Quand c’est la première fois, c’est très différent, la découverte de cet enchaînement qui peut devenir mortel est très douloureuse et on ne sait à qui s’adresser car on a toujours l’impression qu’on ne sera pas compris, qu’aucun interlocuteur ne sera à la hauteur de ce que nous vivons, que personne ne comprend rien!
La solitude est maximale et totale, le sentiment d’abandon prime.
C’est le grand vide!

C’est pourquoi nous devons toutes et tous démystifier le sujet du burn out et de l’épuisement professionnel. Déculpabiliser les collègues atteints c’est la priorité.
Ce n’est pas leur personne qui a failli, mais le système dans lequel ils évoluent qui est en train de faillir et ils en sont les lanceurs d’alerte.
D’autres ont craqué déjà bien avant et ont été pris en charge mais pour d’autres raisons souvent organiques, passées plus inaperçues.
Ceux qui arrivent au stade du burn out sont ceux dont le corps a résisté le plus longtemps, qui se sont donnés le plus et le plus longtemps pensant pouvoir éponger les failles du système et régler tout.

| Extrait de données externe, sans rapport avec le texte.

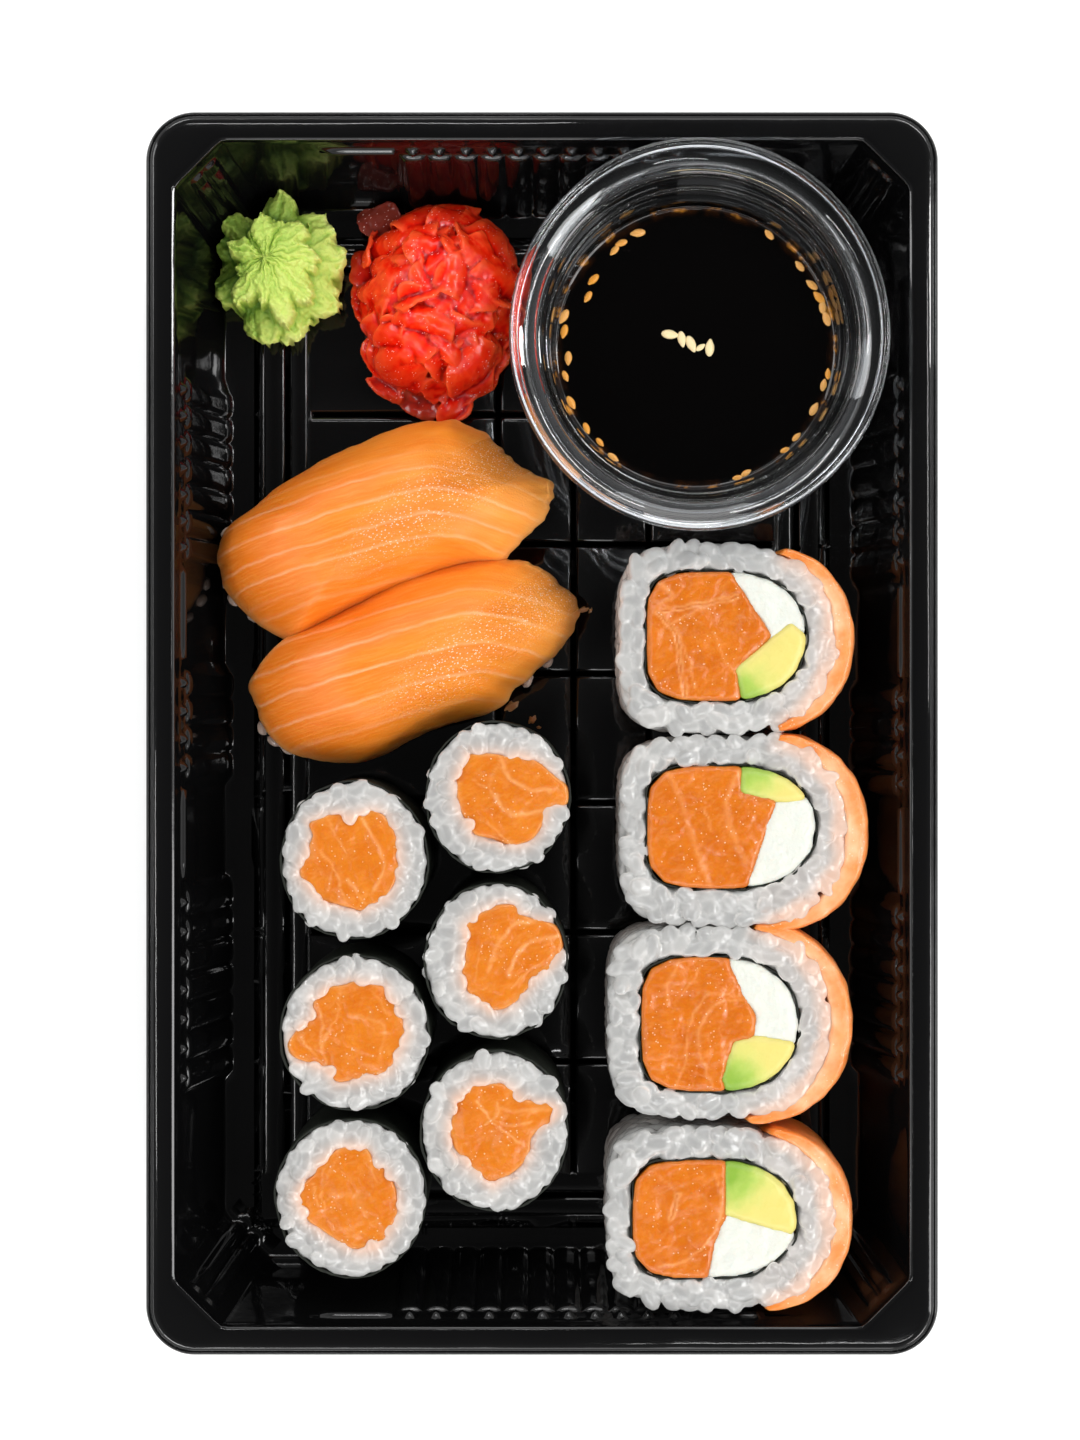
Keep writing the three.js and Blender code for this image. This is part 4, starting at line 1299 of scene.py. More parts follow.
@dataclass
class Tray:
    """The black formed tray with ribbed walls and a grooved floor.

    Attributes:
        half_width: half its width over the rim.
        half_length: half its length over the rim.
        rim_top: height of the rim.
        foot_side: inset of the wall's foot on the long sides.
        foot_end: the same on the short ends.
        top_inset: inset of the wall's upper edge.
        foot_z: height of the wall's foot.
        wall_top: height of the wall's upper edge.
        cut: length of the cut corners along each side.
        ease: how far the cut corners' edges are rounded.
        sheet: thickness of the plastic.
        column_depth: how far the columns stand out at their shoulder.
        column_foot: the same at their foot.
        shoulder: height where the columns end.
        knob_z: height of the knobs over them.
        knob_radius: radius of the knobs.
        knobs_end: height where knobs and flutes have run out.
        groove_depth: depth of the floor's grooves.
        border: how far the floor's skin ends inside the wall's foot.
        side_rows: first middle, last middle and count of the columns on the long sides.
        end_rows: the same on the short ends.
        side_bars: first and last place of the bars between them on the long sides.
        end_bars: the same on the short ends.
        steady_side: how far from the middle places stay the same at every height on the long sides.
        steady_end: the same on the short ends.
        corner_steps: points round a corner.
        grooves: the grooves of the floor.
    """

    half_width: float = 69.0
    half_length: float = 108.0
    rim_top: float = 27.0
    foot_side: float = 10.25
    foot_end: float = 11.5
    top_inset: float = 5.6
    foot_z: float = 2.0
    wall_top: float = 25.6
    cut: float = 8.0
    ease: float = 1.2
    sheet: float = 0.5
    column_depth: float = 1.05
    column_foot: float = 1.5
    shoulder: float = 21.0
    knob_z: float = 22.7
    knob_radius: float = 1.0
    knobs_end: float = 23.8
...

Il n’y a que lorsqu’ils entrent en conflit éthique avec les valeurs de leur métier, qu’ils ouvrent les yeux, qu’ils commencent à ne plus accepter l’inacceptable, mais il est trop tard pour un retour en arrière. Il doivent alors être pris en charge et entrer dans un parcours de soin, soit par eux même soit grâce à une sentinelle bienveillante SPS.